Developer accidentally spends company’s entire Cursor budget in one sitting — and discovers worrying flaw that let them extend it by over $1 million
OX Security says that a lack of mandatory spending caps and overly permissive access mean it's possible to drain corporate budgets within hours
A mistake by a developer at OX Security has revealed critical vulnerabilities in Cursor that could allow attackers to drain enterprise coffers.
Cursor is one of a number of highly popular “vibe coding” platforms that allows developers to build applications using AI.
According to OX Security, the developer in question accidentally spent the firm’s entire monthly budget in hours, prompting calls for more robust spending caps and guardrails.

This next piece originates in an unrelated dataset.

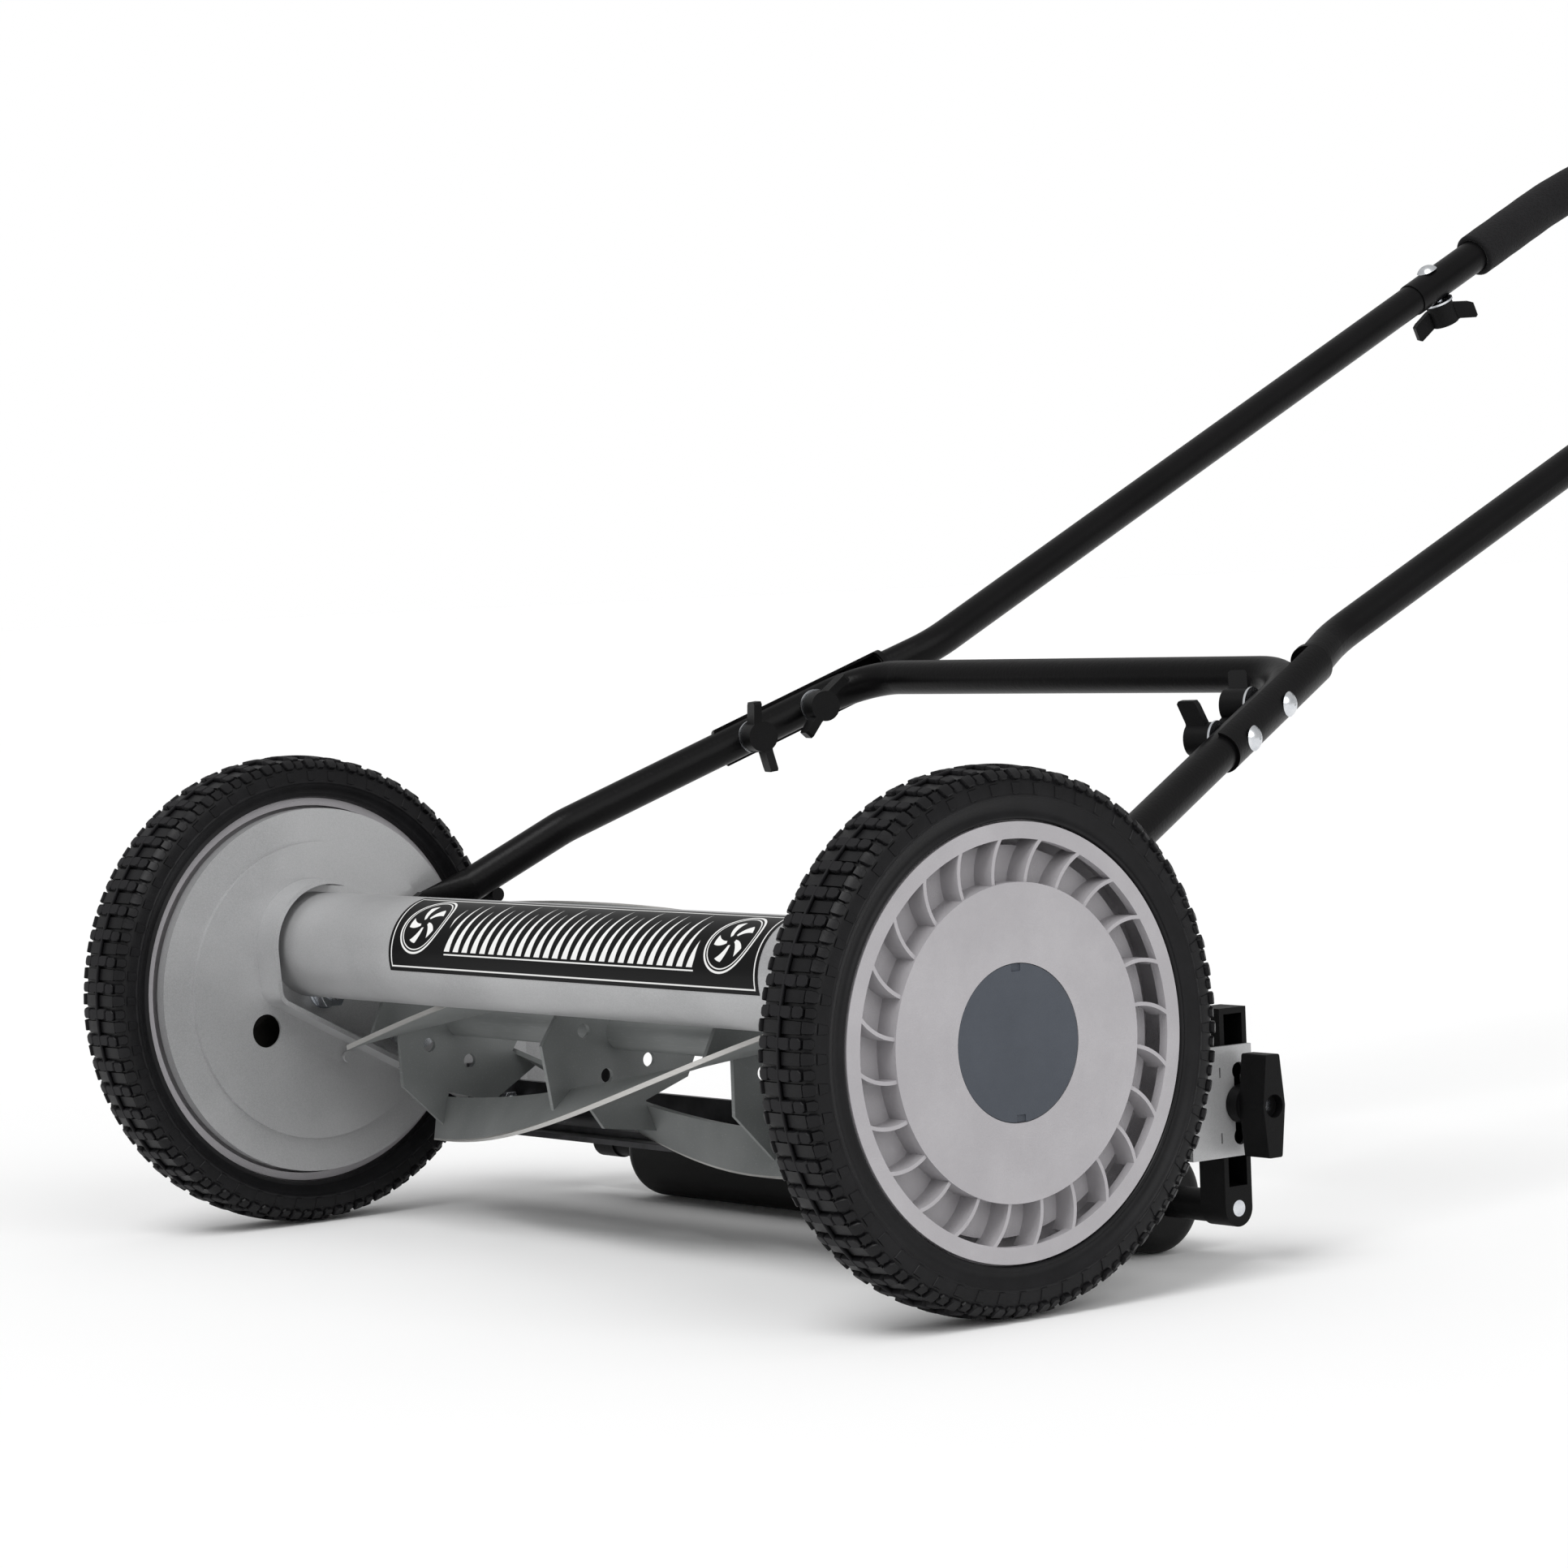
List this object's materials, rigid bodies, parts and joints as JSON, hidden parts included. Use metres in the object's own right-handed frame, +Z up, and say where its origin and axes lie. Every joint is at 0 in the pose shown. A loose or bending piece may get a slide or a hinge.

"When he got notified of exceeding the limit, he wandered off to his user settings and found out he could simply change the organization’s budget limitations (to over $1M!) – even though he wasn’t the admin. The admin received no notification."
The mistake was possible because of a lack of mandatory spend caps and overly permissive access, with non-admins able to modify critical settings. Meanwhile, bills appeared hours or days later, making the overspend difficult to spot.
While both Cursor offers ways to limit spending, these protections are not enabled by default, are reactive rather than preventative, and depend entirely on manual configuration.
OX Security said most teams will probably assume that controls are admin-only, particularly given the statement in Cursor’s documentation that “admins can increase the limit”.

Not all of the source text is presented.